Condamnation de Marine Le Pen : la défiance vis-à-vis de la justice "est plus forte qu'elle n'a été", estime Jean Viard

La condamnation de Marine Le Pen est l'un des principaux sujets d'actualité de la semaine et ce n'est pas fini puisque des manifestations et des contre-manifestations sont prévues dimanche 6 avril à Paris. La défiance vis-à-vis de la justice "est plus forte qu'elle n'a été, elle est planétaire", estime Jean Viard

Article rédigé par Augustin Arrivé - Jean Viard
Radio France
Publié
Temps de lecture : 4min
La présidente du groupe RN à l'Assemblée nationale, Marine Le Pen, le 1 avril 2025. (ANNE-CHRISTINE POUJOULAT / AFP)
La présidente du groupe RN à l'Assemblée nationale, Marine Le Pen, le 1 avril 2025. (ANNE-CHRISTINE POUJOULAT / AFP)

La condamnation de Marine Le Pen pour détournement de fonds publics fait beaucoup réagir, non pas sur la probité en politique, mais sur la possibilité de contester une décision de justice. Le Rassemblement national a eu des mots extrêmement durs envers les magistrats et cette application de la loi.
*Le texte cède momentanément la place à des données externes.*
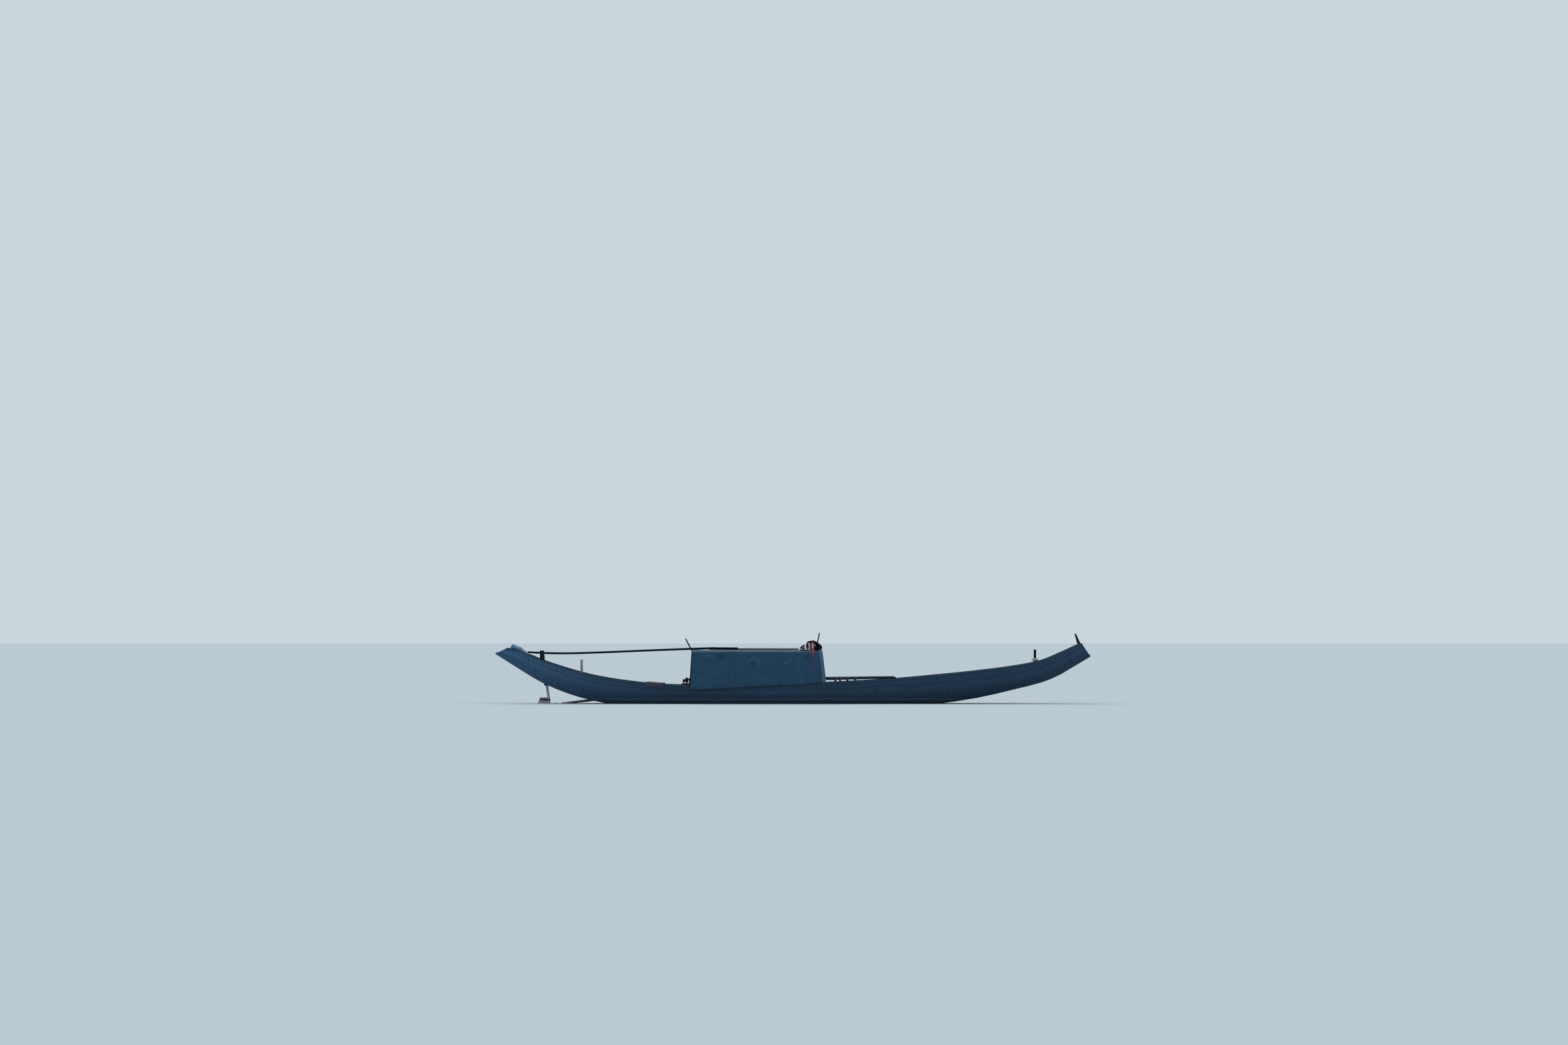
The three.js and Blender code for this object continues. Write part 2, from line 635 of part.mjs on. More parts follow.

Emmanuel Macron a rappelé en Conseil des ministres mercredi 2 avril 2025 que l'autorité judiciaire est indépendante.

franceinfo : Une telle défiance vis-à-vis de la justice est-elle nouvelle ?

Jean Viard : Elle est plus forte qu'elle n'a été et elle est planétaire. Le problème, c'est l'écho que ça prend. Au fond, il y a un mouvement illibéral sur l'ensemble de la planète qui effectivement vise à renforcer le rôle du politique et souvent d'un homme fort ou d'une femme forte et puis effectivement d'écraser la justice. Donc c'est pour ça que ça prend aussi beaucoup d'importance. Après, quand on regarde la réaction de l'hôpital publique à cette décision. En gros, les gens qui voulaient voter pour madame Le Pen sont très fâchés et les autres trouvent ça assez normal. C'est à peu près ça la répartition.

Donc ça ne change pas grand-chose ?

Pour l'instant, non. Sauf que d'une part ça cristallise l'électorat d'extrême droite et on verra dimanche ce qui se passe. Après, il faut se dire qu'il y a eu beaucoup de gens qui ont été condamnés. Rappelez-vous Alain Juppé. Jacques Chirac a été condamné et je vous rappelle que le président Sarkozy est aussi condamné. Donc il y a des délits de certains politiques qui sont en train de casser l'image de la politique et je pense qu'il faut tenir ferme sur les positions, que le droit doit rester le droit. Après, il y a des juges de droite, il y a des juges de gauche. Pourquoi dire le contraire ? On peut toujours penser qu'on est passé devant des magistrats qui n'ont pas la bonne couleur politique, mais dans la plupart des cas, ils jugent purement en droit. Mais c'est pour ça qu'on a droit à l'appel.

L'idée avancée toute la semaine est que les personnes condamnées sont aujourd'hui victimes d'un système. Il y a une part de complotisme là-dedans ?

Oui, mais c'était le discours historique de l'extrême droite. L'extrême droite a toujours l'idée qu'il y a un système caché. Donc, on voit bien ce discours-là qui est extrêmement dangereux. La modernité de nos sociétés, c'est d'être bâtie sur un équilibre entre le droit et la politique. Au fond, il y a le droit, il y a la politique, il y a les grandes entreprises. Il y a trois forces. C'est ça au fond la modernité qui nous protège, mais c'est vrai qu'on a basculé dans un monde illibéral et du coup, on est dans une nouvelle période. J'ai toujours été frappé par cette idée que les sociétés capitalistes qu'on connaissait, au fond, c'était un couple socialisme capitalisme. Et en ce moment, on assiste, après l'effondrement du socialisme qui a mené souvent à des régimes libéraux, à l'effondrement de la partie capitaliste qui doit complètement se réorganiser culturellement.

Vous parliez d'un équilibre. Comment est-ce qu'on rééquilibre cela dans notre société ?

Il faut essayer au maximum de caler la montée du mouvement illibéral. Je pense que Donald Trump va casser aussi cette espérance illibérale qui l'incarne de plus en plus. Mais de l'autre côté, le problème, c'est comment le monde libéral est capable d'avoir un autre projet, c'est-à-dire qu'il rassemble, des gaullistes, des démocrates chrétiens, des écolos, des socialistes. Il n'y a pas de secret. Soit effectivement face à une pensée libérale, il y a la construction d'un projet qui en tire les gens vers la grande guerre climatique, vers le monde de demain qui reste bâti sur ses valeurs, soit, ce sont les illibéraux qui vont gagner.